-------- Excerpted records --------

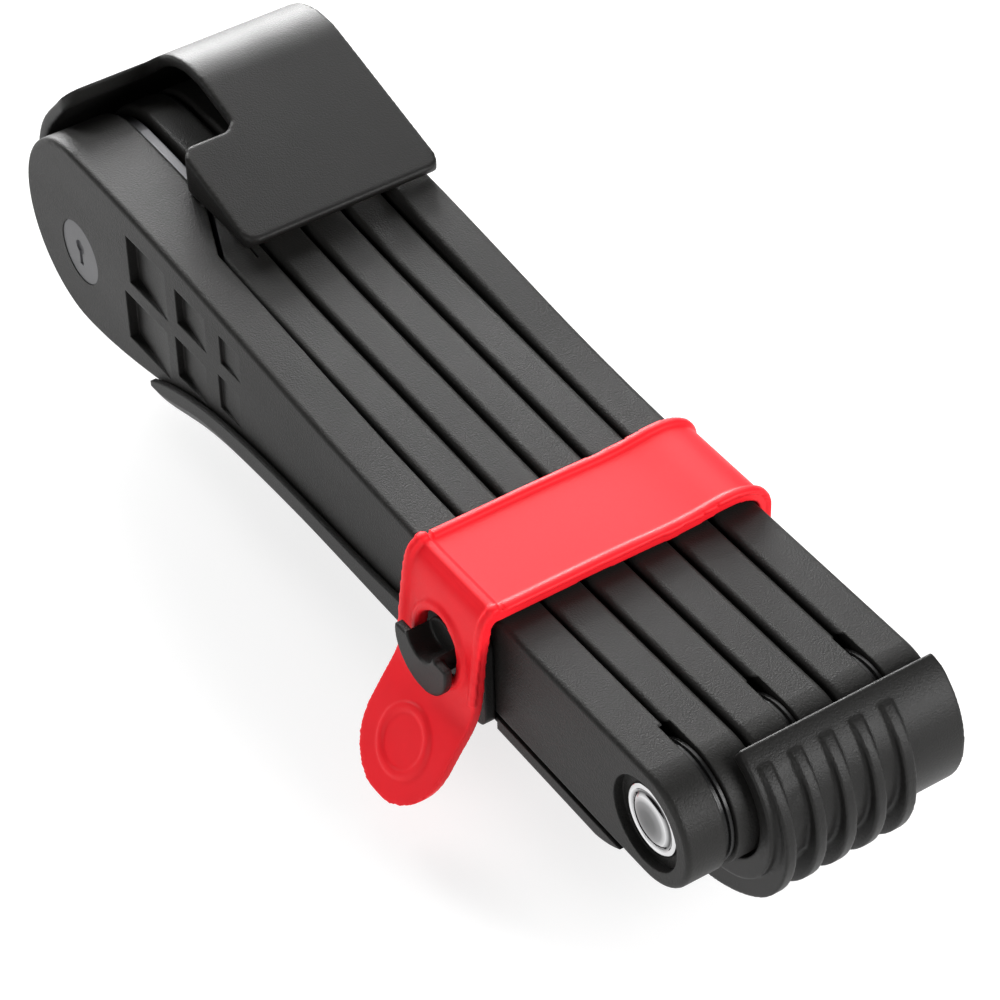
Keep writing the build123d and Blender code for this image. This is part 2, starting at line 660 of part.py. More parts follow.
for name, y, out in (
    ("rivet_cap_left", LEFT_Y + RECESS_DEPTH, -1), ("rivet_cap_right", RIGHT_Y - RECESS_DEPTH, 1),
):
    with BuildPart() as cap:
        with BuildSketch(along_y(SMALL_X, AXIS_Z)):
            with BuildLine():
                crown, rim = (0, y + out * CAP_H), (CAP_R, y + out * CAP_RIM)
                Polyline(crown, (0, y), (CAP_R, y), rim)
                Spline(
                    rim, (CAP_R * 0.6, y + out * CAP_SHOULDER), crown,
                    tangents=((-1, out * 0.6), (-1, 0)),
                )
            make_face()
        revolve(axis=Axis((SMALL_X, 0, AXIS_Z), (0, 1, 0)))
    write(cap.part, name)

# ---- the carrier's tray, with its side lip and the ear for the stud ----
STRAP_X0 = STUD_X - STRAP_HALF
STRAP_X1 = STUD_X + STRAP_HALF
UNDER = lowered(FLOOR_BOTTOM, LEFT_Y - 9, RIGHT_Y + 9)
SHELL = UNDER - lowered(FLOOR_TOP, LEFT_Y - 9, RIGHT_Y + 9)
BOLTS_X = (-BOLT_SPACING / 2, BOLT_SPACING / 2)
SCREWS_X = (-SCREW_SPACING / 2, SCREW_SPACING / 2)

with BuildPart() as lip:
    with BuildSketch(side(LEFT_Y - REST_GAP)):
        with BuildLine():
            edge = Spline(*points_from(BIG_X, AXIS_Z, LIP_TOP))
            top = (edge @ 1).Y
            Polyline(
                edge @ 1, (STUD_X + EAR_HALF, top), (STUD_X + EAR_HALF, 0), (TRAY_X0, 0), edge @ 0,
            )
        make_face()
    extrude(amount=LIP_T)

with BuildPart() as belly_cut:
    with BuildSketch(side(TRAY_Y0 - FIT)):
        with BuildLine():
            under_edge = Spline(*points_from(BIG_X, AXIS_Z, LIP_UNDER))
            Polyline(
                under_edge @ 1, ((under_edge @ 1).X, -AXIS_Z), ((under_edge @ 0).X, -AXIS_Z),
                under_edge @ 0,
            )
        make_face()
    extrude(amount=2.12 * BELLY, dir=(0, 1, -UNDERCUT))

with BuildPart() as toe_cut:
    with BuildSketch(side(TRAY_Y1 + 1)):
        with BuildLine():
            toe = Spline(*points_from(TRAY_X1, AXIS_Z, TOE))
            Polyline(toe @ 1, ((toe @ 1).X, 0), ((toe @ 0).X, 0), toe @ 0)
        make_face()
    extrude(amount=TRAY_Y1 - LEFT_Y + 4)

with BuildPart() as ear:
    with BuildSketch(side(LEFT_Y - REST_GAP)):
        with Locations((STUD_X, AXIS_Z - EAR_DROP)):
            RectangleRounded(2 * EAR_HALF, EAR_H, EAR_CORNER)
    extrude(amount=EAR_T)

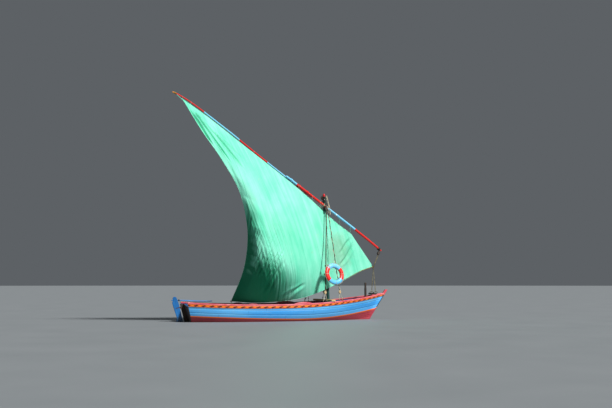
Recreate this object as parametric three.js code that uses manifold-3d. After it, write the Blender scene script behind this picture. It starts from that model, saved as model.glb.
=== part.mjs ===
// An open lateen-rigged sailing boat of the dhow kind, plank on frame, at its real size in millimetres.
// Frame: +X to the bow, +Y to port, +Z up. The origin is on the centreline at the waterline, amidships.
import * as THREE from "three";
import { mergeVertices } from "three/addons/utils/BufferGeometryUtils.js";
import Module from "manifold-3d";

const wasm = await Module();
wasm.setup();

// Driving dimensions of the hull.
const GAP = 0.5; // between pieces that touch
const STEM_X = 3100; // planking's fore end at the waterline
const STEM_RAKE = 0.68; // how far the stem leans out for each unit of height
const TRANSOM_X = -3440; // planking's aft end at the waterline
const TRANSOM_RAKE = -0.3;
// Half-breadth at the gunwale, and how far it takes to close in each way.
const BREADTH = { widestX: -300, half: 1050, foreLength: 3990, aftLength: 3340, transomHalf: 600 };
// Top of the gunwale: its lowest point, and the rise over a length each way.
const SHEER = { lowX: -1000, lowZ: 583, foreLength: 4740, foreRise: 360, aftLength: 2640, aftRise: 76 };
// Section shapes: a higher fullness turns the bilge lower, a higher flare leans the side out.
const SECTION = {
  middle: { fullness: 2.3, flare: 0.58 },
  bow: { fullness: 1.15, flare: 1.0 },
  stern: { fullness: 2.0, flare: 0.62 },
};
const BOW_FROM = 0.45; // share of the length where the bow's shape sets in
const FOREFOOT_FROM = 0.7;
const STERN_TO = 0.35; // and where the stern's shape ends
const END_HALF = 32; // least breadth outside the stem's side
const FOREFOOT_OUT = 29; // how far the planking's lower edge stands off the keel at the bow
const HEEL_OUT = 12; // and at the stern
const BOTTOM_Z = -350; // planking's lower edge amidships
const STERN_BOTTOM_Z = -190;
const BOW_BOTTOM_Z = -215;
const KEEL_BOTTOM_Z = -460;
const KEEL_WIDTH = 70;
const PLANK = 28;
const RAIL_HEIGHT = 55;
const RAIL_WIDTH = 74;
const STRAKE_DEPTH = 78; // painted rubbing strake under the rail
const STRAKE_THICK = 22;
const RIB_DEPTH = 50;
const RIB_WIDTH = 48;
const FIRST_RIB_X = -2930;
const RIB_SPACING = 560;
const RIB_COUNT = 11;

// Driving dimensions of the rig.
const MAST = { footX: 1597, footZ: -200, headX: 1408, headZ: 4500, footR: 62, headR: 46 };
const YARD_CROSSING = { x: 1395, y: -114, z: 4090 }; // where the yard bears on the mast
const YARD_PLAN_ANGLE = 18; // degrees, heel to port and peak to starboard
const YARD_HEEL = { out: 2700, drop: 1585 }; // level distance and fall from the crossing
const YARD_PEAK = { out: 6185, rise: 3270 };
const SPAR_R = { heel: 38, lower: 45, upper: 34, peak: 20 };
const SAIL_THICK = 10;
const SAIL_BELLY = 330; // how far the sail's aft half bulges to starboard
const LOW_BELLY = { out: 420, from: 0.45 }; // how much further it bulges low down, abaft this share of the foot
const LUFF_SHARE = 0.14; // share of the sail's breadth that the short luff takes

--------

Output all of the material exactly as written.

Output for this exercise
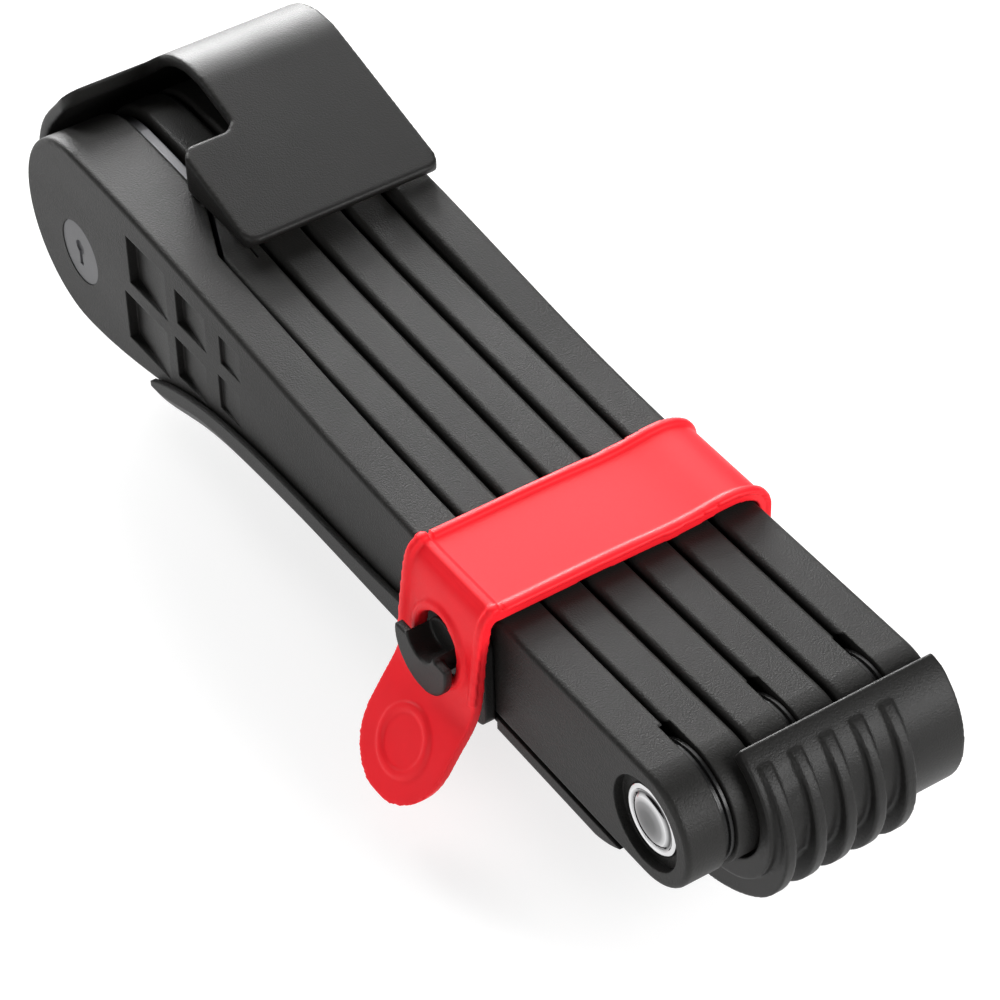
Keep writing the build123d and Blender code for this image. This is part 2, starting at line 660 of part.py. More parts follow.
for name, y, out in (
    ("rivet_cap_left", LEFT_Y + RECESS_DEPTH, -1), ("rivet_cap_right", RIGHT_Y - RECESS_DEPTH, 1),
):
    with BuildPart() as cap:
        with BuildSketch(along_y(SMALL_X, AXIS_Z)):
            with BuildLine():
                crown, rim = (0, y + out * CAP_H), (CAP_R, y + out * CAP_RIM)
                Polyline(crown, (0, y), (CAP_R, y), rim)
                Spline(
                    rim, (CAP_R * 0.6, y + out * CAP_SHOULDER), crown,
                    tangents=((-1, out * 0.6), (-1, 0)),
                )
            make_face()
        revolve(axis=Axis((SMALL_X, 0, AXIS_Z), (0, 1, 0)))
    write(cap.part, name)

# ---- the carrier's tray, with its side lip and the ear for the stud ----
STRAP_X0 = STUD_X - STRAP_HALF
STRAP_X1 = STUD_X + STRAP_HALF
UNDER = lowered(FLOOR_BOTTOM, LEFT_Y - 9, RIGHT_Y + 9)
SHELL = UNDER - lowered(FLOOR_TOP, LEFT_Y - 9, RIGHT_Y + 9)
BOLTS_X = (-BOLT_SPACING / 2, BOLT_SPACING / 2)
SCREWS_X = (-SCREW_SPACING / 2, SCREW_SPACING / 2)

with BuildPart() as lip:
    with BuildSketch(side(LEFT_Y - REST_GAP)):
        with BuildLine():
            edge = Spline(*points_from(BIG_X, AXIS_Z, LIP_TOP))
            top = (edge @ 1).Y
            Polyline(
                edge @ 1, (STUD_X + EAR_HALF, top), (STUD_X + EAR_HALF, 0), (TRAY_X0, 0), edge @ 0,
            )
        make_face()
    extrude(amount=LIP_T)

with BuildPart() as belly_cut:
    with BuildSketch(side(TRAY_Y0 - FIT)):
        with BuildLine():
            under_edge = Spline(*points_from(BIG_X, AXIS_Z, LIP_UNDER))
            Polyline(
                under_edge @ 1, ((under_edge @ 1).X, -AXIS_Z), ((under_edge @ 0).X, -AXIS_Z),
                under_edge @ 0,
            )
        make_face()
    extrude(amount=2.12 * BELLY, dir=(0, 1, -UNDERCUT))

with BuildPart() as toe_cut:
    with BuildSketch(side(TRAY_Y1 + 1)):
        with BuildLine():
            toe = Spline(*points_from(TRAY_X1, AXIS_Z, TOE))
            Polyline(toe @ 1, ((toe @ 1).X, 0), ((toe @ 0).X, 0), toe @ 0)
        make_face()
    extrude(amount=TRAY_Y1 - LEFT_Y + 4)

with BuildPart() as ear:
    with BuildSketch(side(LEFT_Y - REST_GAP)):
        with Locations((STUD_X, AXIS_Z - EAR_DROP)):
            RectangleRounded(2 * EAR_HALF, EAR_H, EAR_CORNER)
    extrude(amount=EAR_T)

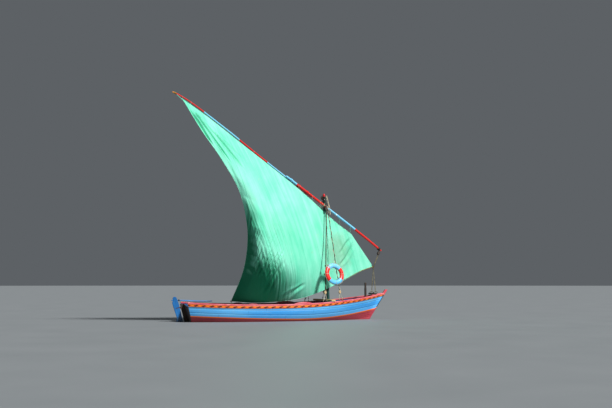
Recreate this object as parametric three.js code that uses manifold-3d. After it, write the Blender scene script behind this picture. It starts from that model, saved as model.glb.
=== part.mjs ===
// An open lateen-rigged sailing boat of the dhow kind, plank on frame, at its real size in millimetres.
// Frame: +X to the bow, +Y to port, +Z up. The origin is on the centreline at the waterline, amidships.
import * as THREE from "three";
import { mergeVertices } from "three/addons/utils/BufferGeometryUtils.js";
import Module from "manifold-3d";

const wasm = await Module();
wasm.setup();

// Driving dimensions of the hull.
const GAP = 0.5; // between pieces that touch
const STEM_X = 3100; // planking's fore end at the waterline
const STEM_RAKE = 0.68; // how far the stem leans out for each unit of height
const TRANSOM_X = -3440; // planking's aft end at the waterline
const TRANSOM_RAKE = -0.3;
// Half-breadth at the gunwale, and how far it takes to close in each way.
const BREADTH = { widestX: -300, half: 1050, foreLength: 3990, aftLength: 3340, transomHalf: 600 };
// Top of the gunwale: its lowest point, and the rise over a length each way.
const SHEER = { lowX: -1000, lowZ: 583, foreLength: 4740, foreRise: 360, aftLength: 2640, aftRise: 76 };
// Section shapes: a higher fullness turns the bilge lower, a higher flare leans the side out.
const SECTION = {
  middle: { fullness: 2.3, flare: 0.58 },
  bow: { fullness: 1.15, flare: 1.0 },
  stern: { fullness: 2.0, flare: 0.62 },
};
const BOW_FROM = 0.45; // share of the length where the bow's shape sets in
const FOREFOOT_FROM = 0.7;
const STERN_TO = 0.35; // and where the stern's shape ends
const END_HALF = 32; // least breadth outside the stem's side
const FOREFOOT_OUT = 29; // how far the planking's lower edge stands off the keel at the bow
const HEEL_OUT = 12; // and at the stern
const BOTTOM_Z = -350; // planking's lower edge amidships
const STERN_BOTTOM_Z = -190;
const BOW_BOTTOM_Z = -215;
const KEEL_BOTTOM_Z = -460;
const KEEL_WIDTH = 70;
const PLANK = 28;
const RAIL_HEIGHT = 55;
const RAIL_WIDTH = 74;
const STRAKE_DEPTH = 78; // painted rubbing strake under the rail
const STRAKE_THICK = 22;
const RIB_DEPTH = 50;
const RIB_WIDTH = 48;
const FIRST_RIB_X = -2930;
const RIB_SPACING = 560;
const RIB_COUNT = 11;

// Driving dimensions of the rig.
const MAST = { footX: 1597, footZ: -200, headX: 1408, headZ: 4500, footR: 62, headR: 46 };
const YARD_CROSSING = { x: 1395, y: -114, z: 4090 }; // where the yard bears on the mast
const YARD_PLAN_ANGLE = 18; // degrees, heel to port and peak to starboard
const YARD_HEEL = { out: 2700, drop: 1585 }; // level distance and fall from the crossing
const YARD_PEAK = { out: 6185, rise: 3270 };
const SPAR_R = { heel: 38, lower: 45, upper: 34, peak: 20 };
const SAIL_THICK = 10;
const SAIL_BELLY = 330; // how far the sail's aft half bulges to starboard
const LOW_BELLY = { out: 420, from: 0.45 }; // how much further it bulges low down, abaft this share of the foot
const LUFF_SHARE = 0.14; // share of the sail's breadth that the short luff takes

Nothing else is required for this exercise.